Interestingly, reviewing the location map showing all four restaurants with their respective distance to the Paradeplatz, it can be concluded that there are basically two clusters of greek restaurants within the total radius of 2 km. 
- one cluster consists of the two restaurants close to the center
- another cluster consists of the two restaurants quite far away of the center.
That way, it can be summed up that in the area referred as close to the center and far away is quite low crowded with creek restaurants. 

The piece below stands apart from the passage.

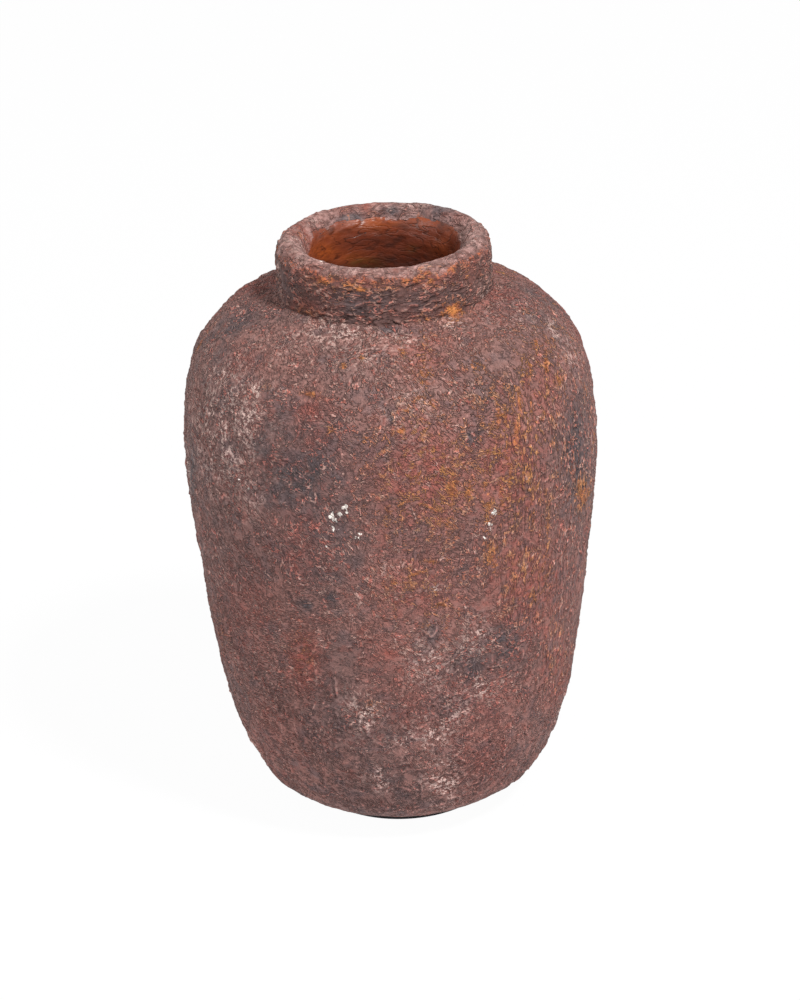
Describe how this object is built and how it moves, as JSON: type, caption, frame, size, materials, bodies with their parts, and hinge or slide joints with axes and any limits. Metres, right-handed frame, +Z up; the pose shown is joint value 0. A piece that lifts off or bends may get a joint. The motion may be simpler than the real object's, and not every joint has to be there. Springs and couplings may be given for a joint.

All in all, the chosen project for using Foursquare API could not provide such an extensive scope a assumed at first. Nevertheless, by analyzing the current situation of the crowded greek restaurants, interesting insights could be won. A hypothesis has to be stated that by the course of the current COVID-19 pandemia, a possible reason for the low density of greek restaurants can be found. This goes for the time of working on this report in March 2021. This hypothesis is in so far interesting, as the author of this report expected by far more greek restaurants in the center of the city of Mannheim when starting this final capstone project. 


## Conclusion <a name="conclusion"></a>

Purpose of this project was to identify Mannheim spots close to center with low density of greek restaurants in order to aid the main stakeholder in narrowing down the search for optimal location for a new greek restaurant. By calculating restaurant density distribution from Foursquare data at first the current distribution of greek restaurants is identified. Accordingly, the distance of each restaurant to the center was calculated, whereas four greek restaurants can be found in an area of a radius of 2 km around the city center. Those four restaurants can be clustered in two different clusters, as two restaurants are located very close to the center and two are both located quite far from the center of Mannheim. Therefore, a zone for good spots can be concluded and are presented to the stakeholder as possible good spots for opening a new greek restaurant. This zone starts with a radius of 255 m around the Paradeplatz and reaches to the average distance of all four greek restaurants from the center, which makes a radius of 881 m. 

The final decision for an optimal restaurant location will be made by the main stakeholder based on his specific desires a good spot. To assist this decision, a spot southly of the city center is recommended as the two greek restaurants near the center are a little bit northly of the Paradeplatz.